Trailers attract attention

"People are attracted to the trailers and ask what they mean," Hamdorf said. She noted the department is about 10 firefighters short of a full, 40-member force.

She said countywide training is a good way for new candidates to meet other future firefighters and instructors from other departments with whom they may someday fight fires on mutual aid calls.

The joint program "is a great effort for all the communities involved," said Coon Rapids Fire Chief John Piper. He has sent about five candidates through the academy.

Streich, a firefighter for 26 years in four cities, has beefed up his own department, which was short 14 of the 52 firefighters needed to be fully staffed when Streich arrived in 2008. Since then he has hired 54 firefighters.

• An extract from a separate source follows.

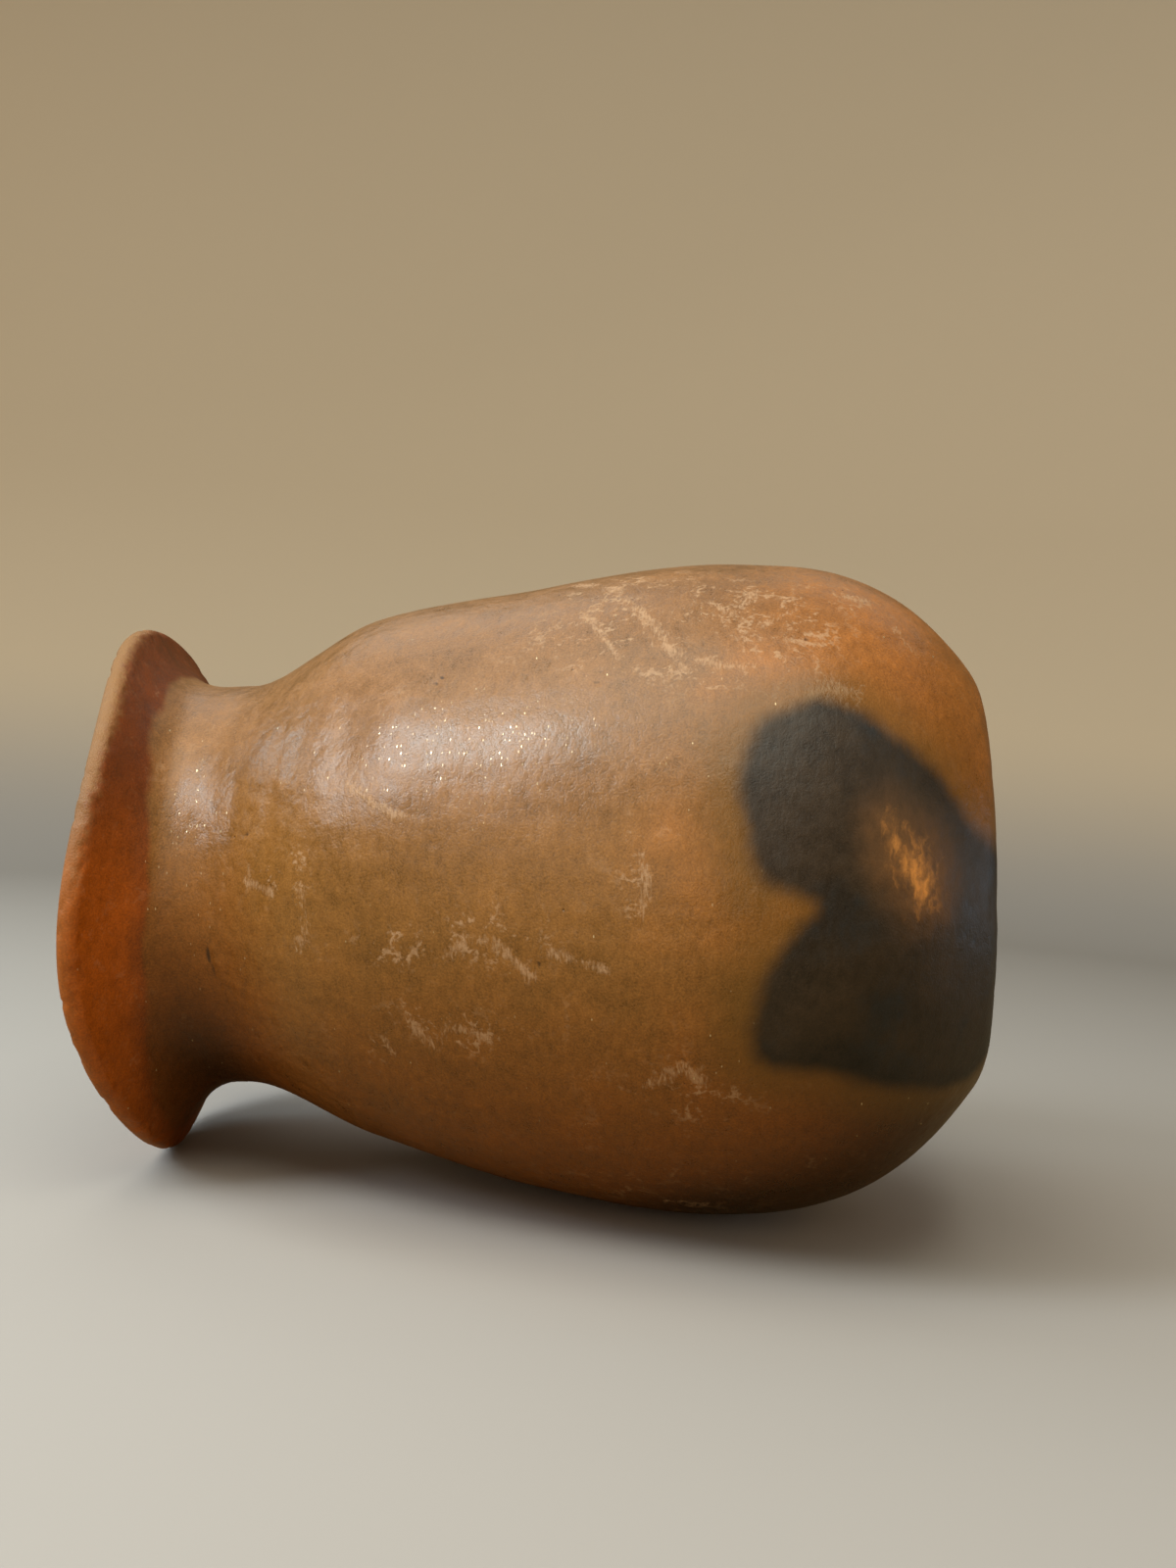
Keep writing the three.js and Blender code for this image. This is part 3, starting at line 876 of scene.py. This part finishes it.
def build_studio():
    """A round pale floor that curves up into a wall."""
    studio = bmesh.new()
    turn = np.linspace(0, pi / 2, COVE_POINTS)
    flat = STUDIO_RADIUS - COVE_RADIUS
    cove = [(flat + COVE_RADIUS * sin(a), 0, COVE_RADIUS * (1 - cos(a))) for a in turn]
    line = [studio.verts.new(point) for point in [(0, 0, 0), *cove, (STUDIO_RADIUS, 0, STUDIO_HEIGHT)]]
    edges = [studio.edges.new(pair) for pair in zip(line, line[1:])]
    bmesh.ops.spin(studio, geom=line + edges, cent=(0, 0, 0), axis=(0, 0, 1), dvec=(0, 0, 0),
                   angle=2 * pi, steps=STUDIO_STEPS, use_merge=True)
    bmesh.ops.remove_doubles(studio, verts=studio.verts, dist=MM)
    bmesh.ops.recalc_face_normals(studio, faces=studio.faces)
    for face in studio.faces:
        face.smooth = True
    mesh = bpy.data.meshes.new("studio_floor")
    studio.to_mesh(mesh)
    studio.free()
    paint = Finish("studio_paint")
    height = paint.node("SeparateXYZ", {0: paint.node("TexCoord").outputs["Object"]}).outputs[2]
    colour = paint.blend(paint.rise(height, 0.0, COVE_RADIUS / 2), FLOOR_COLOUR, WALL_COLOUR)
    seen = paint.node("LightPath").outputs["Is Camera Ray"]
    paint.feed(paint.shader.inputs["Base Color"], paint.blend(seen, STUDIO_BOUNCE, colour))
    paint.feed(paint.shader.inputs["Roughness"], 0.9)
    mesh.materials.append(paint.material)
    floor = bpy.data.objects.new("studio_floor", mesh)
    bpy.context.scene.collection.objects.link(floor)


# Each lamp: where it stands, with azimuth 0 on the camera's side and 90 at the foot's end, its elevation, its
# distance, its width and height, its power in watts and its colour
LAMPS = (("key_light", -51, 38, 0.55, (0.16, 0.30), 1.65, (0.84, 0.95, 1.0)),
         ("top_light", -20, 66, 0.60, (0.55, 0.55), 2.6, (1.0, 0.96, 0.78)),
         ("front_light", -14, 10, 0.60, (0.50, 0.40), 0.8, (1.0, 0.78, 0.58)),
         ("side_light", -94, 21, 0.60, (0.16, 0.26), 0.8, (0.68, 0.90, 1.0)),
         ("rear_light", -136, 52, 0.60, (0.34, 0.34), 0.45, (0.95, 0.93, 0.85)),
         ("back_light", 158, 44, 0.60, (0.34, 0.30), 0.12, (1.0, 0.92, 0.75)),
         ("foot_light", 65, 20, 0.60, (0.40, 0.40), 0.42, (1.0, 0.74, 0.45)),
         ("cool_light", 104, 0, 0.60, (0.20, 0.25), 0.30, (0.65, 0.82, 1.0)))


def soft_light(name, azimuth, elevation, distance, size, power, colour):
    """An oblong lamp that faces the pot's middle."""
    lamp = bpy.data.lights.new(name, "AREA")
    lamp.shape = "RECTANGLE"
    lamp.size, lamp.size_y = size
    lamp.energy = power
    lamp.color = colour
    side, up = radians(azimuth), radians(elevation)
    away = Vector((sin(side) * cos(up), -cos(side) * cos(up), sin(up)))
    light = bpy.data.objects.new(name, lamp)
    light.location = POT_MIDDLE + away * distance
    light.rotation_mode = "QUATERNION"
    light.rotation_quaternion = (-away).to_track_quat("-Z", "Y")
    light.visible_camera = False
    bpy.context.scene.collection.objects.link(light)


def light_studio():
    for lamp in LAMPS:
        soft_light(*lamp)
    world = bpy.data.worlds.new("studio_air")
    world.use_nodes = True
    air = world.node_tree.nodes["Background"].inputs
    air["Color"].default_value = AIR_COLOUR
    air["Strength"].default_value = AIR_STRENGTH
    bpy.context.scene.world = world


def place_camera():
    camera = bpy.data.cameras.new("camera")
    camera.lens, camera.sensor_width = CAMERA_LENS, CAMERA_SENSOR
    view = bpy.data.objects.new("camera", camera)
    turn = Matrix.Rotation(radians(CAMERA_AZIMUTH), 4, "Z")
    tip = Matrix.Rotation(radians(90 + CAMERA_ELEVATION), 4, "X")
    roll = Matrix.Rotation(radians(CAMERA_ROLL), 4, "Z")
    view.matrix_world = Matrix.Translation(CAMERA_PLACE) @ turn @ tip @ roll
    bpy.context.scene.collection.objects.link(view)
    bpy.context.scene.camera = view


place_camera()
build_studio()
light_studio()
build_pot()
bpy.context.scene.view_settings.view_transform = "Standard"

He said Centennial, which covers three cities, reached full force, now about 60 — including five women — for the first time in more than eight years in August. That lasted until last week when three firefighters resigned for family or job reasons, so he's training three more candidates.

"People have to take care of their basic needs — family, jobs and housing — before they do firefighting," Streich said. He said flexibility is needed so the part-time firefighters, who earn pension credit and about $12 an hour during calls, can still attend family gatherings and their children's sporting and other events. A key to retaining people is involving firefighters' families in waffle breakfasts or other events and building staff camaraderie, he said.

However, as chief, he knows that "we have to have enough people on the truck to mitigate the hazards that can occur."

Schweigert said he surveyed the county's fire agencies and found they lose an average of 1.6 firefighters from each department each year, and the typical part-time firefighter stays 10 years with a department.

Part-time firefighting means a big time commitment.

Candidates must attend 178 hours of classes over six months on topics such as firefighting methods, emergency first aid and department policies so they can pass state tests to become certified firefighters. As firefighters, they must respond to about 30 percent or more of all fire or emergency calls at their local station. Anoka County departments average about three calls a day, Streich said.

Candidate Mike Lubowitz, 29, attended a fire extinguisher class last week at Fire Station 3 in northwest Blaine. After seeing an overhead PowerPoint presentation in the large conference room, he and the other 13 candidates pulled on fire coats and went outside to put out fires with extinguishers.

Lubowitz, of the Anoka-Champlin Fire Department, was a firefighter in the U.S. Navy. He said he got hooked on firefighting as a teenage Explorer Scout working with his dad, an assistant fire chief in Motley, Minn. "It is a passion," he said. "My first fire call was to a horse barn fire as a 16-year-old."

Door-to-door recruiting

Centennial recruiting has changed since Streich arrived in 2008. Then the department put ads in the local newspaper and invited people to Saturday morning open houses at a fire station.

Now it advertises on social media and goes door-knocking. "We went door to door with fliers, and we shook hands and talked to people at parades and open houses," Streich said.

Schweigert said knocking on 500 doors in Lino Lakes produced 10 candidates. Eight were eliminated after interviews or physical agility tests, and two are being trained. He said Centennial's third current trainee was attracted through the countywide website.